Even with a 10-15 year timeline, starting your post-quantum migration today is essential:
- Migration takes time: Large organizations need 5-10 years to fully transition
- Testing and validation: New algorithms need thorough vetting in your environment
- Supply chain: Your vendors and partners need to migrate too
- Regulatory requirements: Compliance mandates are emerging now
- Unknown unknowns: Quantum computing could advance faster than expected
Post-Quantum Cryptography Is Production-Ready Today
The common objection to early migration is performance: lattice-based algorithms are assumed to be slower or more resource-intensive than classical alternatives. That assumption is outdated. NIST finalized FIPS 203 (ML-KEM), FIPS 204 (ML-DSA), and FIPS 205 (SLH-DSA) in 2024, and optimized implementations are already running in production.

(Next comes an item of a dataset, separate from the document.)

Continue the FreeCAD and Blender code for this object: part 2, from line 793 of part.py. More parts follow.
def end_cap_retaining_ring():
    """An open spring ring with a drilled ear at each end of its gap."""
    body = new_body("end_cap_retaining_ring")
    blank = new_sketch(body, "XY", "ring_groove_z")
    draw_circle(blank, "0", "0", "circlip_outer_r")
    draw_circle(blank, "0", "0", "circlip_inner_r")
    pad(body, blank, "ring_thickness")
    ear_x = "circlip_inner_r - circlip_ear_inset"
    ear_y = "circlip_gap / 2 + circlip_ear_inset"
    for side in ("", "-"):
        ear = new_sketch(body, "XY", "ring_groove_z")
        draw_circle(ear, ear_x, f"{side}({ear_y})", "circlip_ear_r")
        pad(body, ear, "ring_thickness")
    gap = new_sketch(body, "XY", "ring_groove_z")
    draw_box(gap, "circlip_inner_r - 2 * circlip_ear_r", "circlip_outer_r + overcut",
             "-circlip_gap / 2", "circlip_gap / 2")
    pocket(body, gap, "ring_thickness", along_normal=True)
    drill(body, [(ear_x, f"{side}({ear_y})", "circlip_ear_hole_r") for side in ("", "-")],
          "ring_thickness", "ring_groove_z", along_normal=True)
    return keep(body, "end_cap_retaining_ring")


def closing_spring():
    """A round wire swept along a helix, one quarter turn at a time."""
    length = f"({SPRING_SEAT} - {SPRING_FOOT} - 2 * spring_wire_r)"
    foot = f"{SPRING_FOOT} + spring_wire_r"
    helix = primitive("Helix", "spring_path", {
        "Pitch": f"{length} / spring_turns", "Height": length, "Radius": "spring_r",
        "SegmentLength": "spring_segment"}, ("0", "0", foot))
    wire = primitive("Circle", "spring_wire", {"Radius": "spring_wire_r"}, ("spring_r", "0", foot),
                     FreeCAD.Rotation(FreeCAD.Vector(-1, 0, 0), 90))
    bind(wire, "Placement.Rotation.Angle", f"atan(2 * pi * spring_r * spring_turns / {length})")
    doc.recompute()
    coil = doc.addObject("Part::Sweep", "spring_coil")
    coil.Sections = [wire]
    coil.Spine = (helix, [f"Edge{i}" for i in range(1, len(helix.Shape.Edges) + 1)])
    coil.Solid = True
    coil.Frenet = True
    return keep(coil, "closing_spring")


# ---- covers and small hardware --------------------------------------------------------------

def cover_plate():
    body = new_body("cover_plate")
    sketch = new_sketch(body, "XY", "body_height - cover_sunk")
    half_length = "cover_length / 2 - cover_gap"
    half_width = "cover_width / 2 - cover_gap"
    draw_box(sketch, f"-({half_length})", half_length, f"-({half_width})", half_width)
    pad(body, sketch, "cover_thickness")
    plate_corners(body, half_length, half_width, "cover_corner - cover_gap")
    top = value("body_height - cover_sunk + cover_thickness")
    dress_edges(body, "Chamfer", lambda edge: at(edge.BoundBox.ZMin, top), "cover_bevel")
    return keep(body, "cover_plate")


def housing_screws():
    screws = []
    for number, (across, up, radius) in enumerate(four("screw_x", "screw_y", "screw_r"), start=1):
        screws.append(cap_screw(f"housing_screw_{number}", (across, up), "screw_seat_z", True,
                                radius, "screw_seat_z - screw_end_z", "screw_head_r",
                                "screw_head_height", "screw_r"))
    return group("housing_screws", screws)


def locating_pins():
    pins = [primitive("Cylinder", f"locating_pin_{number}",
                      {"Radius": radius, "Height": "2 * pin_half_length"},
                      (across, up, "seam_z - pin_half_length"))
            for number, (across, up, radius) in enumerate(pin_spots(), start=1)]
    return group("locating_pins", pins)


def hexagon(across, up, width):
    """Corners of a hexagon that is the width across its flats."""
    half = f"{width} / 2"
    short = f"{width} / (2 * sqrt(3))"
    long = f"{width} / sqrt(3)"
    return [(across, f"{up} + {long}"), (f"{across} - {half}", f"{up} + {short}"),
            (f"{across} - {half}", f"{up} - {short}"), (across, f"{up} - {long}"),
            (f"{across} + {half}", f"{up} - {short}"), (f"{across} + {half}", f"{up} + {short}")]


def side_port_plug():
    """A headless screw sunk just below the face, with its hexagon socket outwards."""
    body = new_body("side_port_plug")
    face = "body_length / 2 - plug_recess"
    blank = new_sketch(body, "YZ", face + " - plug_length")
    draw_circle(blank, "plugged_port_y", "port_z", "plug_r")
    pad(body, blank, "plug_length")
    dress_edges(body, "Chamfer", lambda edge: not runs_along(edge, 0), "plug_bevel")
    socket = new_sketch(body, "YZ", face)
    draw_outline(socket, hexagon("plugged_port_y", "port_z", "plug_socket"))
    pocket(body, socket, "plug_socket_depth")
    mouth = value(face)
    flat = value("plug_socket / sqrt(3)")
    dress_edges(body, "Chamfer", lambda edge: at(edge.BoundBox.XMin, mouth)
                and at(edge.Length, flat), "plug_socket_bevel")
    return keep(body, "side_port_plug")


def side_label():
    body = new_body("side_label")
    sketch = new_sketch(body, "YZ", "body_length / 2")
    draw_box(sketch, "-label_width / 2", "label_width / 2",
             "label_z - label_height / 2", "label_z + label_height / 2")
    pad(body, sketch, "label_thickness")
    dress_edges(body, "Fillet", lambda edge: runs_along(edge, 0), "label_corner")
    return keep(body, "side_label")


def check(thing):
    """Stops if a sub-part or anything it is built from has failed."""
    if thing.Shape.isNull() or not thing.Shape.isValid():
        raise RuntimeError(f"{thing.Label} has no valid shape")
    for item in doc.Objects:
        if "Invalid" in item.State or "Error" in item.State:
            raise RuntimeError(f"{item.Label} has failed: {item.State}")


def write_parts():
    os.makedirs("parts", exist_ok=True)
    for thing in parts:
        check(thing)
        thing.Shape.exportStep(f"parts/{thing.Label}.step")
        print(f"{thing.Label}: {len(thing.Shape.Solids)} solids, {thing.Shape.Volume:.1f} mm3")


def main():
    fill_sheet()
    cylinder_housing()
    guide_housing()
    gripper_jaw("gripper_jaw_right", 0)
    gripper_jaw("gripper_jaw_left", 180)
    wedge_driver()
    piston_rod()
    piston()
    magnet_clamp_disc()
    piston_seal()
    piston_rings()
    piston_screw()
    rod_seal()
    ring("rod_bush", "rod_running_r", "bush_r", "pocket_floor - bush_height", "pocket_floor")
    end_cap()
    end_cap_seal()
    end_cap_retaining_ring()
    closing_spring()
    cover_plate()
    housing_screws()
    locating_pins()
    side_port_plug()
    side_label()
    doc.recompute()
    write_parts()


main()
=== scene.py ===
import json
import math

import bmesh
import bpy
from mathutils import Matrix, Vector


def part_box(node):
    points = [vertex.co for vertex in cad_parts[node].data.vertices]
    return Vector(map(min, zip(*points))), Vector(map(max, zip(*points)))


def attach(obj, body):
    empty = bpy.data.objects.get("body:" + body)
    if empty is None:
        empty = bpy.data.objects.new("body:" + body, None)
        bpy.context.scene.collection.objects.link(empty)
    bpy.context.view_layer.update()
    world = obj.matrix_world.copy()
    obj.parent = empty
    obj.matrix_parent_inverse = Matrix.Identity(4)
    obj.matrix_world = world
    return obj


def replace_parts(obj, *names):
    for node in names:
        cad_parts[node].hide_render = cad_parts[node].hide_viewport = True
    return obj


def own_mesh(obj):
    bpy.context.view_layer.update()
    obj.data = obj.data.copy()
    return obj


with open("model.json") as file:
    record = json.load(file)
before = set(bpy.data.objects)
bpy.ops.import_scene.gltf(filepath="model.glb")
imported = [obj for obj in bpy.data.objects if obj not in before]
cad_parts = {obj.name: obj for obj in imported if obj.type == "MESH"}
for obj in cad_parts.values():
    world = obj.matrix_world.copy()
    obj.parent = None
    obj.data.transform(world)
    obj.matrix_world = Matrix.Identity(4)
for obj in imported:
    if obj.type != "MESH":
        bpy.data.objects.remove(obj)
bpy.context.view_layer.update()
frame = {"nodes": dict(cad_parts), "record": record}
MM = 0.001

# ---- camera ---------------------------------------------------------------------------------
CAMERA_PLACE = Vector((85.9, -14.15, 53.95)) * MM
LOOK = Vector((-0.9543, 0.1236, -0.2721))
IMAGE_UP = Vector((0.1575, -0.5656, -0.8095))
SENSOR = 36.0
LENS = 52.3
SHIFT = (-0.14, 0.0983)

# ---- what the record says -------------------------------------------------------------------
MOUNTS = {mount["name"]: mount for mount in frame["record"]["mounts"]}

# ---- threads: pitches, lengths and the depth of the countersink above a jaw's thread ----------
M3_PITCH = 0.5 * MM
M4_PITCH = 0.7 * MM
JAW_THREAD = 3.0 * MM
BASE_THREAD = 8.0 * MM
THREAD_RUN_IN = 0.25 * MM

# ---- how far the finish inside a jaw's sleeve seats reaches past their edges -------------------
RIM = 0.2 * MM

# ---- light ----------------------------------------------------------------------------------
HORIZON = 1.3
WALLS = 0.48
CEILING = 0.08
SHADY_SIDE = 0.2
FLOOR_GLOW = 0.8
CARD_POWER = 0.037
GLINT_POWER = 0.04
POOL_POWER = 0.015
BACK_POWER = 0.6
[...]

H33's authentication stack demonstrates that post-quantum security imposes negligible overhead when the implementation is engineered correctly. The full pipeline—BFV fully homomorphic encryption over a lattice with polynomial degree N=4096, ZKP verification via STARK lookups, and Dilithium signature attestation—completes in approximately 42 microseconds per authentication. At scale, this sustains 2,172,518 authentications per second on a single Graviton4 instance.

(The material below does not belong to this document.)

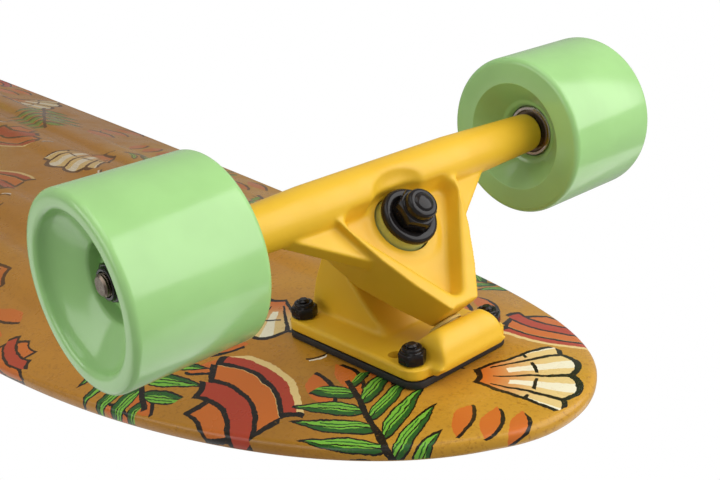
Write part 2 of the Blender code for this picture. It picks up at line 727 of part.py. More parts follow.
def build_pocket(truck, hung):
    """The three-cornered hollow behind the rim, a little wider at its mouth than at its floor."""
    corner_along = POCKET_TOP - POCKET_CORNER_RADIUS
    foot = NOSE_ALONG + POCKET_RIM + POCKET_FOOT_RADIUS
    corner_side = body_half_width(SHOULDER_ALONG) - POCKET_RIM - POCKET_CORNER_RADIUS
    sections = []
    for depth, draft in (
        (POCKET_FLOOR, 0),
        (BODY_FRONT, POCKET_DRAFT),
        (AXLE_DEPTH + 2 * HANGER_RADIUS, POCKET_DRAFT),
    ):
        outline = rounded_triangle(
            foot, POCKET_FOOT_RADIUS + draft, (corner_along, corner_side), POCKET_CORNER_RADIUS + draft
        )
        sections.append([(along, side, depth) for along, side in outline])
    return loft(f"{truck} pocket", sections, None, hung)


def build_washer_room(truck, hung):
    """The oblong room above the seat in which the cup washer sits as the hanger leans to either side."""
    start = POCKET_FLOOR + SEAT_RING_HEIGHT
    levels = (start, SEAT_BORE), (WASHER_ROOM_DEPTH, WASHER_RADIUS + WASHER_ROOM)
    sections = []
    for depth, radius in levels + ((RELIEF_DEPTH + HANGER_RADIUS, WASHER_RADIUS + WASHER_ROOM),):
        outline = arc((KINGPIN_OFFSET, WASHER_SWAY), radius, 0, pi, 8)
        outline += arc((KINGPIN_OFFSET, -WASHER_SWAY), radius, pi, 2 * pi, 8)
        sections.append([(along, side, depth) for along, side in outline])
    return loft(f"{truck} washer room", sections, None, hung)


def build_gussets(truck, hung):
    """The thin webs between the body's sides and the tube."""
    outline = [
        (GUSSET_START, 0),
        (GUSSET_START, body_half_width(GUSSET_START) - 0.002),
        (SHOULDER_ALONG + 0.001, GUSSET_SPREAD - 0.003),
        (AXLE_ALONG, GUSSET_SPREAD),
        (AXLE_ALONG, 0),
    ]
    webs = []
    for side, label in ((1, "left"), (-1, "right")):
        points = [(along, side * across) for along, across in outline]
        web = prism(f"{truck} {label} gusset", points, GUSSET_BACK, GUSSET_FRONT, None, hung)
        bevel(web, 0.0012, radians(50))
        webs.append(web)
    return webs


def build_hanger_tube(truck, hung):
    profile = [
        (0, HANGER_END),
        (HANGER_END_RADIUS - HANGER_END_ROUNDING, HANGER_END),
        (HANGER_END_RADIUS, HANGER_END - HANGER_END_ROUNDING),
        (HANGER_RADIUS, HANGER_STRAIGHT / 2),
    ]
    profile += [(radius, -place) for radius, place in reversed(profile)]
    return turned(f"{truck} hanger tube", profile, None, hung, (AXLE_ALONG, 0, AXLE_DEPTH), UPRIGHT, 24)


def build_hanger(truck, hung):
    """Body, gussets, tube and pivot pin in one casting, hollowed and bored."""
    hanger = build_body(truck, hung)
    for web in build_gussets(truck, hung):
        boolean(hanger, web, "UNION")
    boolean(hanger, build_hanger_tube(truck, hung), "UNION")
    boolean(hanger, build_pocket(truck, hung), "DIFFERENCE")
    on_kingpin = hung, (KINGPIN_OFFSET, 0, 0)
    ring = SEAT_BORE + SEAT_RING_WIDTH
    ring_top = POCKET_FLOOR + SEAT_RING_HEIGHT
    raised = cylinder(f"{truck} seat ring", ring, WEB_FRONT - 0.002, ring_top, None, *on_kingpin)
    boolean(hanger, raised, "UNION")
    boolean(hanger, build_washer_room(truck, hung), "DIFFERENCE")
    mouth = WASHER_RADIUS + RELIEF_CLEARANCE
    above = AXLE_DEPTH + 2 * HANGER_RADIUS
    relief = [(0, above), (mouth + RELIEF_FLARE, above), (mouth, RELIEF_DEPTH), (0, RELIEF_DEPTH)]
    boolean(hanger, turned(f"{truck} washer relief", relief, None, *on_kingpin, steps=24), "DIFFERENCE")
    upper = cylinder(f"{truck} roadside seat", SEAT_BORE, WEB_FRONT, above, None, *on_kingpin)
    boolean(hanger, upper, "DIFFERENCE")
    lower = cylinder(f"{truck} boardside seat", SEAT_BORE, BODY_BACK - 0.01, WEB_BACK, None, *on_kingpin)
    boolean(hanger, lower, "DIFFERENCE")
    hole = cylinder(
        f"{truck} web hole", WEB_HOLE_RADIUS, WEB_BACK - 0.001, WEB_FRONT + 0.001, None, *on_kingpin
    )
    boolean(hanger, hole, "DIFFERENCE")
    on_axle = hung, (AXLE_ALONG, 0, AXLE_DEPTH), UPRIGHT
    bore = cylinder(f"{truck} axle bore", AXLE_RADIUS + GAP, -2 * HANGER_END, 2 * HANGER_END, None, *on_axle)
    boolean(hanger, bore, "DIFFERENCE")
    pin_end = [(radius, -height) for radius, height in arc((0, 0), PIVOT_PIN_RADIUS, 0, pi / 2, 3)]
    pivot_pin = [(0, PIVOT_PIN_ROOT), (PIVOT_PIN_RADIUS, PIVOT_PIN_ROOT)] + pin_end
    on_pivot = hung, pivot_axis(PIVOT_ALONG), ALONG_STEERING_AXIS
    boolean(hanger, turned(f"{truck} pivot pin", pivot_pin, None, *on_pivot), "UNION")


def build_axle(truck, hung):
    profile = [
        (0, AXLE_END),
        (AXLE_RADIUS - AXLE_CHAMFER, AXLE_END),
        (AXLE_RADIUS, AXLE_END - AXLE_CHAMFER),
    ]
    profile += [(radius, -place) for radius, place in reversed(profile)]
    turned(f"{truck}_axle", profile, "axle steel", hung, (AXLE_ALONG, 0, AXLE_DEPTH), UPRIGHT)


def wheel_profile():
    """The wheel's section as (radius, distance from the middle plane): dish, tread, recess, bearing seats."""
    outer, inner = WHEEL_MIDDLE + WHEEL_WIDTH / 2, WHEEL_MIDDLE - WHEEL_WIDTH / 2
    radius = WHEEL_DIAMETER / 2
    seat = BEARING_RADIUS + GAP
    floor = seat + WHEEL_DISH_WALL
    return [
        (WHEEL_OUTER_DISH_RADIUS, outer),
        (radius - WHEEL_LIP, outer),
        (radius - 0.3 * WHEEL_LIP, outer - 0.3 * WHEEL_LIP),
        (radius, outer - WHEEL_LIP),
        (radius, inner + WHEEL_LIP),
        (radius - 0.3 * WHEEL_LIP, inner + 0.3 * WHEEL_LIP),
        (radius - WHEEL_LIP, inner),
        (WHEEL_INNER_DISH_RADIUS, inner),
        (seat + 0.0012, BEARING_INNER_FACE),
        (seat, BEARING_INNER_FACE + 0.0004),
        (seat, BEARING_INNER_FACE + BEARING_WIDTH + GAP),
        (WHEEL_CORE_RADIUS, BEARING_INNER_FACE + BEARING_WIDTH + GAP),
        (WHEEL_CORE_RADIUS, OUTER_BEARING_BACK - GAP),
        (seat, OUTER_BEARING_BACK - GAP),
        (seat, OUTER_BEARING_FACE),
        (floor, OUTER_BEARING_FACE),
        (floor + 0.0006, OUTER_BEARING_FACE + 0.002),
    ]


def build_wheel(truck, side, direction, hung):
    """One wheel with its bearings, and the spacer and axle nut that stay still with the axle."""
    corner = f"{truck}_{side}"
    place = (AXLE_ALONG, 0, AXLE_DEPTH), (-direction * pi / 2, 0, 0)
    spin = empty(f"{corner}_wheel_spin", hung, *place)
    turned(f"{corner}_wheel", wheel_profile(), "wheel urethane", spin, steps=WHEEL_STEPS, ring=True)
    bore = AXLE_RADIUS + GAP
    for label, face in (("inner", BEARING_INNER_FACE), ("outer", OUTER_BEARING_BACK)):
        name = f"{corner}_{label}_bearing"
        tube(name, BEARING_RADIUS, bore, face, face + BEARING_WIDTH, "bearing steel", spin)
    still = empty(f"{corner}_axle_end", hung, *place)
    spacer_start, spacer_end = BEARING_INNER_FACE + BEARING_WIDTH + GAP, OUTER_BEARING_BACK - GAP
    name = f"{corner}_bearing_spacer"
    tube(name, bore + SPACER_WALL, bore, spacer_start, spacer_end, "axle steel", still, steps=SMALL_STEPS)
    sizes = AXLE_NUT_FLATS, AXLE_NUT_HEX, AXLE_NUT_COLLAR, AXLE_NUT_COLLAR_RADIUS
    lock_nut(
        f"{corner}_axle_nut", sizes, bore, "black steel", still, (0, 0, AXLE_NUT_BACK), steps=ROUND_STEPS
    )


def build_truck(truck, pad, sides):
    """One truck. Its hanger hangs under an empty on the steering axis, whose Z is that axis."""
    pin = empty(f"{truck}_pin_frame", pad, (0, 0, 0), (0, pi / 2 + KINGPIN_LEAN, 0))
    build_riser(truck, pad)
    build_baseplate(truck, pad, pin)
    build_hardware(truck, pad)
    build_pivot_cup(truck, pin)
    build_kingpin_stack(truck, pin)
    steering = empty(f"{truck}_steering", pin, pivot_axis(PIVOT_ALONG), ALONG_STEERING_AXIS)
    hung = empty(f"{truck}_hanger_frame", steering)
    hung.matrix_basis = steering.matrix_basis.inverted()
    build_hanger(truck, hung)
    build_axle(truck, hung)
    for side, direction in sides.items():
        build_wheel(truck, side, direction, hung)


clear_scene()
BOARD = new_collection("Plastic longboard")
HELPERS = new_collection("Cutters")
HELPERS.hide_render = True
LOOKS = {
    "deck": material("deck polypropylene", (0.479, 0.223, 0.027), 0.35),
    "truck paint": material("satin yellow paint", (0.838, 0.515, 0.034), 0.42),
    "wheel urethane": material("mint urethane", (0.352, 0.672, 0.246), 0.25),
    "bushing urethane": material("olive urethane", (0.305, 0.402, 0.080), 0.40),
    "pivot plastic": material("pivot cup plastic", (0.62, 0.45, 0.12), 0.50),
    "rubber": material("riser rubber", (0.016, 0.016, 0.017), 0.70),
    "black steel": material("blackened steel", (0.012, 0.012, 0.013), 0.30, 0.6),
    "axle steel": material("axle steel", (0.20, 0.19, 0.18), 0.35, 1.0),
    "bearing steel": material("bearing shield", (0.40, 0.36, 0.33), 0.28, 1.0),
}
PADS = {
    "front": empty("front_pad_frame", None, (BOLTS_X, 0, PAD_HEIGHT), (0, PAD_TILT, 0)),
    "rear": empty("rear_pad_frame", None, (-BOLTS_X, 0, PAD_HEIGHT), (0, PAD_TILT, pi)),
}
build_deck(PADS)
build_truck("front", PADS["front"], {"left": 1, "right": -1})
build_truck("rear", PADS["rear"], {"left": -1, "right": 1})
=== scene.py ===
"""The looks of a plastic longboard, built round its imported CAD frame.

Metres, +Z up, wheels down, +X along the board and +Y to its left. The photographed truck is the front
one, at +X. A piece of a truck is modelled in the pad frame (origin on the deck's underside at the
centre of the four bolts, X outwards, Z up) or in the pin frame (same origin, Z down the kingpin, X
from pivot to axle), and a wheel's in the wheel frame (Z outwards on the axle), then put in place.
"""

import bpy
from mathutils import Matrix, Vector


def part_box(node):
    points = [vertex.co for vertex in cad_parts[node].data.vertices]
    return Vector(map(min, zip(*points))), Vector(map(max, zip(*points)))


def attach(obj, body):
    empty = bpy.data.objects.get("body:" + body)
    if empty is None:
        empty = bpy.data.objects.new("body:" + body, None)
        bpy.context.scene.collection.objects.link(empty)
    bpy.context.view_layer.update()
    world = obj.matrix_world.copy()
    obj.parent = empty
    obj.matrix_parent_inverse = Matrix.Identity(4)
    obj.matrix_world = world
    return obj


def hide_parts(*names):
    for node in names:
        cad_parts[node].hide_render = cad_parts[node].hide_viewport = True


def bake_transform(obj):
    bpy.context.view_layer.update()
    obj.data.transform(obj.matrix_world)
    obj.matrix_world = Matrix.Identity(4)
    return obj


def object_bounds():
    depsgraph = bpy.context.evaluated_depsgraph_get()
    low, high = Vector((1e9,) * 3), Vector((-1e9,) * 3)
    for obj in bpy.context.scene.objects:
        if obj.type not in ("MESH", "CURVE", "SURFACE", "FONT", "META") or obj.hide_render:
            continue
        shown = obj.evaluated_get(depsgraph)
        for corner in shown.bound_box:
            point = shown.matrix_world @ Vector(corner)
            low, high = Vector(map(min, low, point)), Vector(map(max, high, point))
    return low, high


bl_info = {
    "name": "Plastic longboard",
    "version": (1, 0, 0),
    "blender": (4, 5, 0),
    "location": "View3D > Sidebar > Longboard",
    "description": "Models and finishes each piece of a plastic longboard round its CAD frame",
    "category": "Add Mesh",
}

from collections import namedtuple
from contextlib import contextmanager
from math import acos, atan2, cos, hypot, pi, radians, sin, sqrt, tan

import bmesh
import bpy
from bpy.props import FloatProperty, FloatVectorProperty, PointerProperty
from bpy.types import Operator, Panel, PropertyGroup
from mathutils import Matrix, Vector

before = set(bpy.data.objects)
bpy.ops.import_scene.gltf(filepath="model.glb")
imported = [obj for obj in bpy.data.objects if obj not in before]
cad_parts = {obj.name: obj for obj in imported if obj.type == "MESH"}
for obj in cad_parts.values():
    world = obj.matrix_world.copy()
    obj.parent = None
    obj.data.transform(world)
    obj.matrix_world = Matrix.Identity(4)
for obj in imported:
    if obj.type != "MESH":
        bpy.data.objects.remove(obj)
CAD_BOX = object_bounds()
BOARD_LOW, BOARD_HIGH = CAD_BOX
DECK_HALF_LENGTH = BOARD_HIGH.x
DECK_HALF_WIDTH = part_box("deck")[1].y

GAP = 0.0003
TRUCKS = ("front", "rear")
SIDES = ("left", "right")
BOLTS = [(truck, number) for truck in TRUCKS for number in (1, 2, 3, 4)]
WHEELS = [(truck, side) for truck in TRUCKS for side in SIDES]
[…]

Post-quantum does not mean post-performance. H33 batches 32 users into a single BFV ciphertext using SIMD slot packing (4096 slots / 128 biometric dimensions = 32 users per ciphertext). The entire batch—FHE inner product, ZKP lookup, and Dilithium sign+verify—completes in ~1,356 microseconds. That is roughly 42 microseconds per user, well under the latency of a typical TLS handshake.
The key architectural decisions that make this possible include Montgomery-form NTT arithmetic with Harvey lazy reduction (eliminating modular division from the hot path), NTT-domain fused inner products (one final INTT instead of per-chunk transforms), and batch Dilithium attestation (one signature operation per 32-user batch rather than per individual). These are engineering optimizations, not theoretical shortcuts—they preserve the full lattice-based security guarantees while eliminating computational waste.

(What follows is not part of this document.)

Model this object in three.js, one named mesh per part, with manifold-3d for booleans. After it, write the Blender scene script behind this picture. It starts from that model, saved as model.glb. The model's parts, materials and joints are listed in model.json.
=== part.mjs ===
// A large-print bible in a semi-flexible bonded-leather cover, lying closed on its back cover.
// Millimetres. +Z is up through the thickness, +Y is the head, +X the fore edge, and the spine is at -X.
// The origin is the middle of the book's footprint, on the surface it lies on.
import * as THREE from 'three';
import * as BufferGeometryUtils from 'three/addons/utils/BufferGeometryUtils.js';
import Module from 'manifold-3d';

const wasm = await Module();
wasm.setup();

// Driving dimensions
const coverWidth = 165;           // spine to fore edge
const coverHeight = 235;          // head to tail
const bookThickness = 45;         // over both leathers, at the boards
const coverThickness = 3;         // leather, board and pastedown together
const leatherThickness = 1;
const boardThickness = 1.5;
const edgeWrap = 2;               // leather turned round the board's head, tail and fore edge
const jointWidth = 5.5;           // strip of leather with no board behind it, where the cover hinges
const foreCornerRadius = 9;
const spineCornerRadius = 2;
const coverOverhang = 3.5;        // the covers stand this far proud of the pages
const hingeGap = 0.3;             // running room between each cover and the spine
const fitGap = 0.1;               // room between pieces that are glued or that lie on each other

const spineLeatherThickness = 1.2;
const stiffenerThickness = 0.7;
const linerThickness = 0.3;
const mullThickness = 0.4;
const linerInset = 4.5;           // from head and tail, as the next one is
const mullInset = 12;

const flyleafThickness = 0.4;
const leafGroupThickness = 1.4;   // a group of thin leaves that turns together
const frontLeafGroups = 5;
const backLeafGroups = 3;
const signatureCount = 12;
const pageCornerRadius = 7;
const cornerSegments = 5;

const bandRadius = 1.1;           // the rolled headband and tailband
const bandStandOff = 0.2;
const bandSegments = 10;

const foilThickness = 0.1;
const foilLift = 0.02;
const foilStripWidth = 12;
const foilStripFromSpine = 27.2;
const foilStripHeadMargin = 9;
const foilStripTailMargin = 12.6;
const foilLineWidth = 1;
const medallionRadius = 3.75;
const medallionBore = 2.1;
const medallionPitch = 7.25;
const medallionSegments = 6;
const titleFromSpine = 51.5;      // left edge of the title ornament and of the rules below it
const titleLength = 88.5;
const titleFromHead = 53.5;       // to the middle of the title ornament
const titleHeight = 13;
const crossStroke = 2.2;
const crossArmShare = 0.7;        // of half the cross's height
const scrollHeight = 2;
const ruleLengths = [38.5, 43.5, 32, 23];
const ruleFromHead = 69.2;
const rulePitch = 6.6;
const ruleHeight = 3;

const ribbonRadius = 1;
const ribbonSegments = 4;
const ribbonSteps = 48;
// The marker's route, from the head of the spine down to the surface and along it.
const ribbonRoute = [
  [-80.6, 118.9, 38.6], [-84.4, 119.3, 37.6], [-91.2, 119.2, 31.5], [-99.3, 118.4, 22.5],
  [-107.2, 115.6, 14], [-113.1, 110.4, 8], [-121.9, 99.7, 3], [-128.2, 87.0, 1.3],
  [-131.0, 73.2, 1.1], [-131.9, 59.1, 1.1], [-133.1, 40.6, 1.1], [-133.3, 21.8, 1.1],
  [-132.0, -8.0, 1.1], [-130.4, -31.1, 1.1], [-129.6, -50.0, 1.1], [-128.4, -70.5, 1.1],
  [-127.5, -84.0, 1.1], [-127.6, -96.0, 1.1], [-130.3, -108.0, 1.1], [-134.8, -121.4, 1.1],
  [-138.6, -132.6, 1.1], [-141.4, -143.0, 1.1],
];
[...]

// H33 single API call — full post-quantum auth pipeline
// BFV FHE (N=4096, t=65537) + ZKP STARK + Dilithium-5
POST /v1/auth/verify
Authorization: Bearer h33_pk_...
Content-Type: application/json
{
"batch": ["user_001", "user_002", ... "user_032"],
"templates_ct": "<BFV ciphertext, 32 SIMD slots>",
"probes_ct": "<BFV ciphertext, 32 SIMD slots>"
}
// Response: ~1,356µs for 32 users (~42µs per auth)
// Dilithium-signed attestation included
{
"matches": [true, true, false, ...],
"attestation": "<ML-DSA-65 signature>",
"zkp_proof_id": "stark_lookup_0x7f3a..."
}Recommended Actions
Regardless of the exact timeline, these steps will prepare your organization:
- Inventory all cryptographic assets and dependencies
- Classify data by sensitivity and longevity
- Begin pilot projects with post-quantum algorithms
- Implement crypto-agility to enable faster future transitions
- Monitor NIST standards and industry developments
- Adopt hybrid key exchange (classical + PQ) in TLS as an immediate step
- Replace RSA/ECDSA signatures with ML-DSA (Dilithium) for new deployments
The quantum threat timeline may be uncertain, but the need to act is not. The mathematics are settled, the standards are finalized, and production-grade implementations exist today. Organizations that begin their post-quantum journey now will be best positioned to weather the quantum transition, whenever it arrives.